On 11.02.21 14:51, bitozoid wrote:
>As of today, doc says for 'smtp_tls_CAfile':
>
>"A file containing CA certificates of root CAs trusted to sign either
>remote SMTP server certificates or intermediate CA certificates."
>
>and for 'smtp_tls_CApath':
>
>"Directory with PEM format Certification Authority certificates that
>the Postfix SMTP client uses to verify a remote SMTP server
>certificate."
>
>On one hand, it looks that a remote server intermediate CA certificate
>(think about a remote server that does not send its intermediate CA
>certificate) does not fit in 'smtp_tls_CAfile' but in
>'smtp_tls_CApath'.

On Thu, Feb 11, 2021 at 3:11 PM Matus UHLAR - fantomas <uh...@fantomas.sk>
wrote:
huh?

On 11.02.21 16:01, bitozoid wrote:
'smtp_tls_CAfile' doc just mentions "root CAs" for the content of the file.

yes. smtp_tls_CAfile and smtp_tls_CApath are for the same usage, but 
smtp_tls_CAfile
is expected to be a file, while smtp_tls_CApath is a path in which multiple
files may be located.

it's easier to maintain a path, however, Debian and derivatived generate the
file when you run update-ca-certificates.

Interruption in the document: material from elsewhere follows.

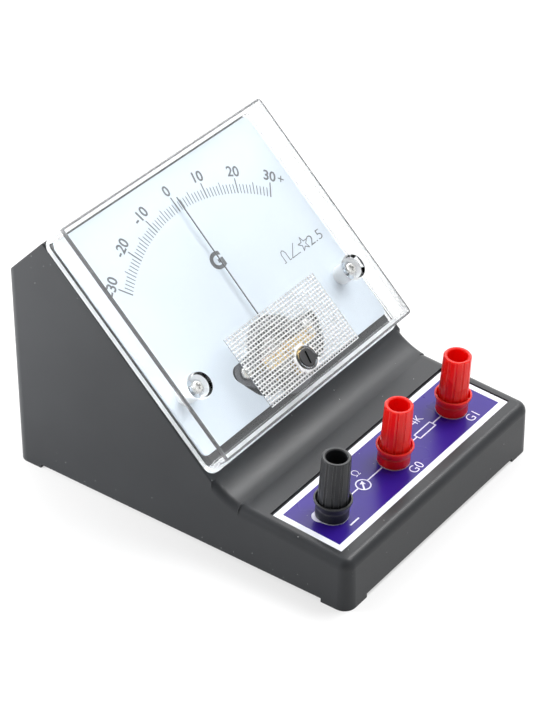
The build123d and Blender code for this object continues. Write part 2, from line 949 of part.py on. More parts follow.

>On the other hand, it looks that both variables do the same job, but
>one of them from a file and the other from a directory. Moreover, I
>have appended an intermediate CA certificate to 'smtp_tls_CAfile' and
>it seems to work for a remote server that does not provide it.
>
>Am I misunderstanding the documentation? Is there a right place to
>drop the intermediate CA certificate?

both smtp_tls_CAfile and smtp_tls_CApath are designed to contain
list of trusted CAs for SSL-based authentication.

However, smtp_tls_CAfile can be used for providing intermediate
certificate,
which chould not be a problem if you don't use SSL authentication.

I don't understand what you mean in your last sentence.

if you put your server's certificate into smtpd_tls_cert_file and
intermediate certificate to smtp_tls_CAfile, the intermediate certificate
will be provided to clients.

smtp_tls_CAfile will still be used as list of authorities trusted to sign
clients' certificates, which may be a problem if you use ssl-based
authentication.


Postfix >= 3.4 supports directive smtpd_tls_chain_files, which contains
list
of files containing private key, certificate and intermediate authorities
(contatenated).

Posttfix <= 3.3 supports multiple directives smtpd_tls_cert_file
smtpd_tls_key_file, smtpd_tls_eccert_file, smtpd_tls_eckey_file

supposed to contain certificates and keys. Certificates can be
concatenated in cert files, which can also include private keys.


I guess those are for postfix as an SMTP server. My question is for
postfix as an SMTP client.

smtpd_tls_* are for postfix as smtp server, smtp_tls_* are for postfix as smtp client.

does your postfix authenticate to other servers using SSL certificate?